Data provided
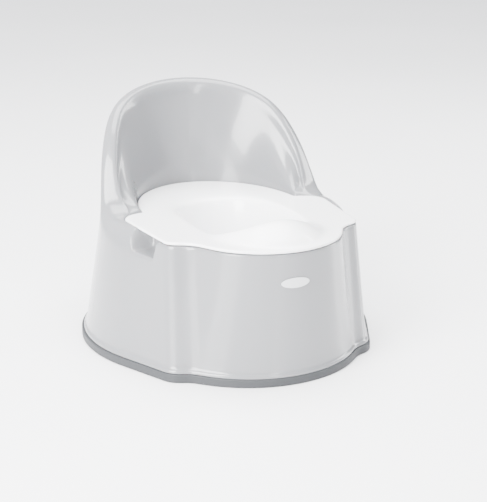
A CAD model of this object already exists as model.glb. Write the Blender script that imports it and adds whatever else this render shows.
import math

import bpy
from mathutils import Matrix, Vector

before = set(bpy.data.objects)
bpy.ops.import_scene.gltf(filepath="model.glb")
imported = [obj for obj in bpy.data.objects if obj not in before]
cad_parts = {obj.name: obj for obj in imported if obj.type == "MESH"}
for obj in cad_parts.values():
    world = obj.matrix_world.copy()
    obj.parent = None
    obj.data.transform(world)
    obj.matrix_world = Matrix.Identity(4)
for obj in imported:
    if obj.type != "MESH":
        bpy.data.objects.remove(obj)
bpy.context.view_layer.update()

# The CAD pieces carry the shape; this scene gives them their plastics, a pale floor and a
# soft studio. Metres, in the CAD frame.

# camera at the photograph's viewing angle, fitted to its outlines
AIM = Vector((-0.0400, -0.1346, 0.1359))
CAMERA_AZIMUTH = math.radians(-23.3)
CAMERA_ELEVATION = math.radians(16.8)
CAMERA_DISTANCE = 1.2628
LENS = 90.1
SENSOR = 36

# floor and lamps
FLOOR_HALF = 8
LAMP_AIM = Vector((0, 0, 0.12))
SOFT_BOXES = [
    # name, place, width, height, power in watts
    ("left_box", (-1.6, -0.9, 1.0), 0.9, 1.8, 190),
    ("top_box", (0.1, 0.2, 2.2), 1.8, 1.8, 150),
    ("front_strip", (0.15, -2.3, 1.1), 0.25, 1.8, 26),
    ("right_strip", (1.7, 0.1, 0.8), 0.3, 1.4, 26),
]

# surroundings: dim where a direction turns away from BRIGHT_SIDE, bright where it turns to it
WALL_COLOUR = (0.96, 0.97, 1.0, 1)
BRIGHT_SIDE = (-0.72, 0.05, 0.69)
TURNED_AWAY = -0.5
TURNED_TO = 0.6
DIM_WALL = 0.45
BRIGHT_WALL = 3.2

SHELL_GREY = (0.17, 0.173, 0.180)
BOWL_WHITE = (0.90, 0.90, 0.91)
RING_GREY = (0.030, 0.032, 0.035)
BADGE_GREY = (0.52, 0.53, 0.54)
FLOOR_WHITE = (0.93, 0.93, 0.935)

# the range that noise mostly fills
NOISE_LOW = 0.3
NOISE_HIGH = 0.7

PLASTIC_IOR = 1.49
PLASTIC_SWAY = 0.15
COAT_ROUGHNESS = 0.06
GLOW_WEIGHT = 0.05
GLOW_DEPTH = 0.002
RUBBER_IOR = 1.45
FLOOR_SPECULAR = 0.35


# ---------------------------------------------------------------- materials


def start_material(name):
    material = bpy.data.materials.new(name)
    material.use_nodes = True
    tree = material.node_tree
    return material, tree, tree.nodes["Principled BSDF"]


def noise(tree, scale, detail):
    """Noise over the piece's own coordinates."""
    coordinates = tree.nodes.new("ShaderNodeTexCoord")
    texture = tree.nodes.new("ShaderNodeTexNoise")
    texture.inputs["Scale"].default_value = scale
    texture.inputs["Detail"].default_value = detail
    tree.links.new(coordinates.outputs["Object"], texture.inputs["Vector"])
    return texture.outputs["Fac"]


def spread_between(tree, factor, low, high):
    """Map noise onto the range from low to high."""
    remap = tree.nodes.new("ShaderNodeMapRange")
    remap.inputs["From Min"].default_value = NOISE_LOW
    remap.inputs["From Max"].default_value = NOISE_HIGH
    remap.inputs["To Min"].default_value = low
    remap.inputs["To Max"].default_value = high
    tree.links.new(factor, remap.inputs["Value"])
    return remap.outputs["Result"]


def tint(tree, factor, colour, shift):
    """Colour that wanders a little around its mean."""
    mix = tree.nodes.new("ShaderNodeMix")
    mix.data_type = "RGBA"
    mix.inputs["A"].default_value = (*(value * (1 - shift) for value in colour), 1)
    mix.inputs["B"].default_value = (*(value * (1 + shift) for value in colour), 1)
    tree.links.new(factor, mix.inputs["Factor"])
    return mix.outputs["Result"]


def grain(tree, factor, strength, depth):
    """Fine surface texture, as a bump of the given depth."""
    bump = tree.nodes.new("ShaderNodeBump")
    bump.inputs["Strength"].default_value = strength
    bump.inputs["Distance"].default_value = depth
    tree.links.new(factor, bump.inputs["Height"])
    return bump.outputs["Normal"]


def finish_surface(tree, shader, colour, roughness):
    tree.links.new(colour, shader.inputs["Base Color"])
    tree.links.new(roughness, shader.inputs["Roughness"])


def gloss_plastic(name, colour, roughness, coat):
    """Moulded polypropylene: glossy, with faint flow marks and a faint orange peel."""
    material, tree, shader = start_material(name)
    flow = noise(tree, scale=9, detail=2)
    peel = noise(tree, scale=160, detail=1)
    smoothest = roughness * (1 - PLASTIC_SWAY)
    roughest = roughness * (1 + PLASTIC_SWAY)
    finish_surface(
        tree,
        shader,
        tint(tree, flow, colour, shift=0.012),
        spread_between(tree, flow, smoothest, roughest),
    )
    tree.links.new(grain(tree, peel, strength=0.03, depth=0.0002), shader.inputs["Normal"])
    shader.inputs["IOR"].default_value = PLASTIC_IOR
    shader.inputs["Coat Weight"].default_value = coat
    shader.inputs["Coat Roughness"].default_value = COAT_ROUGHNESS
    shader.inputs["Subsurface Weight"].default_value = GLOW_WEIGHT
    shader.inputs["Subsurface Scale"].default_value = GLOW_DEPTH
    return material


def soft_rubber(name, colour):
    """Matt elastomer with a fine grain."""
    material, tree, shader = start_material(name)
    cloud = noise(tree, scale=40, detail=3)
    dots = noise(tree, scale=1400, detail=2)
    finish_surface(
        tree,
        shader,
        tint(tree, cloud, colour, shift=0.05),
        spread_between(tree, cloud, low=0.5, high=0.62),
    )
    tree.links.new(grain(tree, dots, strength=0.25, depth=0.0003), shader.inputs["Normal"])
    shader.inputs["IOR"].default_value = RUBBER_IOR
    return material


def satin_badge(name, colour):
    """Satin plastic with a fine, even grain."""
    material, tree, shader = start_material(name)
    fine = noise(tree, scale=600, detail=2)
    finish_surface(
        tree,
        shader,
        tint(tree, fine, colour, shift=0.02),
        spread_between(tree, fine, low=0.28, high=0.4),
    )
    tree.links.new(grain(tree, fine, strength=0.05, depth=0.0002), shader.inputs["Normal"])
    return material


def studio_floor(name, colour):
    """Smooth pale floor, nearly even."""
    material, tree, shader = start_material(name)
    cloud = noise(tree, scale=2, detail=1)
    finish_surface(
        tree,
        shader,
        tint(tree, cloud, colour, shift=0.004),
        spread_between(tree, cloud, low=0.3, high=0.34),
    )
    shader.inputs["Specular IOR Level"].default_value = FLOOR_SPECULAR
    return material


def dress(node, material):
    """Give a CAD node its finish. Its mesh and its place stay as they are."""
    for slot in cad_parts[node].material_slots:
        slot.material = material


# ---------------------------------------------------------------- stage


def place_object(name, data):
    item = bpy.data.objects.new(name, data)
    bpy.context.scene.collection.objects.link(item)
    return item


def lay_floor():
    side = FLOOR_HALF
    mesh = bpy.data.meshes.new("floor")
    corners = [(-side, -side, 0), (side, -side, 0), (side, side, 0), (-side, side, 0)]
    mesh.from_pydata(corners, [], [(0, 1, 2, 3)])
    floor = place_object("floor", mesh)
    floor.data.materials.append(studio_floor("floor_white", FLOOR_WHITE))


def soft_box(name, place, width, height, power):
    """Rectangular lamp that faces the chair."""
    data = bpy.data.lights.new(name, "AREA")
    data.shape = "RECTANGLE"
    data.size = width
    data.size_y = height
    data.energy = power
    lamp = place_object(name, data)
    lamp.location = place
    lamp.rotation_euler = (LAMP_AIM - lamp.location).to_track_quat("-Z", "Y").to_euler()


def studio_walls():
    """Surroundings that are bright above and on the left, and dimmer low on the right."""
    world = bpy.data.worlds.new("studio")
    world.use_nodes = True
    tree = world.node_tree
    background = tree.nodes["Background"]
    background.inputs["Color"].default_value = WALL_COLOUR
    coordinates = tree.nodes.new("ShaderNodeTexCoord")
    towards = tree.nodes.new("ShaderNodeVectorMath")
    towards.operation = "DOT_PRODUCT"
    towards.inputs[1].default_value = BRIGHT_SIDE
    strength = tree.nodes.new("ShaderNodeMapRange")
    strength.interpolation_type = "SMOOTHSTEP"
    strength.inputs["From Min"].default_value = TURNED_AWAY
    strength.inputs["From Max"].default_value = TURNED_TO
    strength.inputs["To Min"].default_value = DIM_WALL
    strength.inputs["To Max"].default_value = BRIGHT_WALL
    tree.links.new(coordinates.outputs["Generated"], towards.inputs[0])
    tree.links.new(towards.outputs["Value"], strength.inputs["Value"])
    tree.links.new(strength.outputs["Result"], background.inputs["Strength"])
    return world


def light_studio():
    for name, place, width, height, power in SOFT_BOXES:
        soft_box(name, place, width, height, power)
    bpy.context.scene.world = studio_walls()


def aim_camera():
    back = Vector((
        math.sin(CAMERA_AZIMUTH) * math.cos(CAMERA_ELEVATION),
        -math.cos(CAMERA_AZIMUTH) * math.cos(CAMERA_ELEVATION),
        math.sin(CAMERA_ELEVATION),
    ))
    right = Vector((math.cos(CAMERA_AZIMUTH), math.sin(CAMERA_AZIMUTH), 0))
    up = back.cross(right)
    data = bpy.data.cameras.new("camera")
    data.lens = LENS
    data.sensor_width = SENSOR
    camera = place_object("camera", data)
    turn = Matrix((right, up, back)).transposed().to_4x4()
    camera.matrix_world = Matrix.Translation(AIM + CAMERA_DISTANCE * back) @ turn
    bpy.context.scene.camera = camera


dress("chair_shell", gloss_plastic("shell_plastic", SHELL_GREY, roughness=0.2, coat=0.35))
dress("lift_out_bowl", gloss_plastic("bowl_plastic", BOWL_WHITE, roughness=0.22, coat=0.25))
dress("grip_ring", soft_rubber("grip_rubber", RING_GREY))
dress("front_badge", satin_badge("badge_plastic", BADGE_GREY))
lay_floor()
light_studio()
aim_camera()
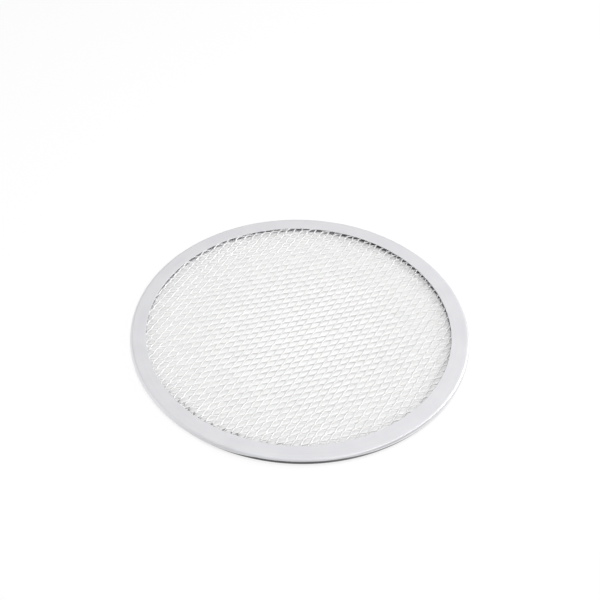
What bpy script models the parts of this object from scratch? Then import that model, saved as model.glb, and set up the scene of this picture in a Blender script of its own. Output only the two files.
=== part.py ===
"""A round pizza screen: a disc of raised expanded aluminium in a folded aluminium rim.

Metres, +Z up. The origin is under the middle of the screen, on the surface that it rests on.
The long way of the mesh runs along X.
"""

import math

import bmesh
import bpy

# The rim: one strip of sheet, folded over the edge of the mesh
RIM_DIAMETER = 0.254
RIM_WIDTH = 0.0127  # from the outside of the fold to the cut edge of each leg
RIM_SHEET = 0.0008
RIM_STEPS = 96  # a multiple of 4 keeps the rim's width along X and Y true
FOLD_STEPS = 8

# The mesh: one sheet, slit and stretched, so that every strand lies tilted
MESH_SHEET = 0.0008
STRAND_WIDTH = 0.0025
STRAND_TILT = math.radians(22)
LONG_PITCH = 0.027  # bond to bond along X
SHORT_PITCH = 0.012  # bond to bond along Y
BOND_LENGTH = 0.0055

# The fit of the mesh in the rim
LEG_GAP = 0.0003  # from the mesh to each leg of the fold
EDGE_GAP = 0.0005  # from the edge of the mesh to where the fold starts to curve
LEAST_STUB = 0.0008  # the shortest cut strand that stays on a bond

# The finish of each piece
RIM_COLOUR = (0.76, 0.76, 0.78)
RIM_ROUGHNESS = 0.38
MESH_COLOUR = (0.86, 0.86, 0.86)
MESH_ROUGHNESS = 0.42

SHARP_ANGLE = math.radians(30)  # edges that turn more than this are shaded sharp
SEAM_MERGE = 0.00001  # joins the first and last profile of the turned rim

MESH_DEPTH = (
    2 * STRAND_WIDTH * math.sin(STRAND_TILT) + MESH_SHEET * math.cos(STRAND_TILT)
)
RIM_HEIGHT = MESH_DEPTH + 2 * (LEG_GAP + RIM_SHEET)
FOLD_RADIUS = RIM_HEIGHT / 2
FOLD_CENTRE = RIM_DIAMETER / 2 - FOLD_RADIUS
BLANK_RADIUS = FOLD_CENTRE - EDGE_GAP


def clear_scene():
    for obj in list(bpy.data.objects):
        bpy.data.objects.remove(obj, do_unlink=True)


def make_collection(name):
    collection = bpy.data.collections.new(name)
    bpy.context.scene.collection.children.link(collection)
    return collection


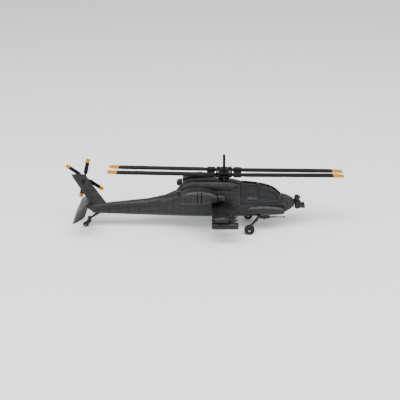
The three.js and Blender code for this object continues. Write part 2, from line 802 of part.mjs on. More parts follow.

Exercise
Write out each line of the data that holds the string "slot".

Written response
    for slot in cad_parts[node].material_slots:
        slot.material = material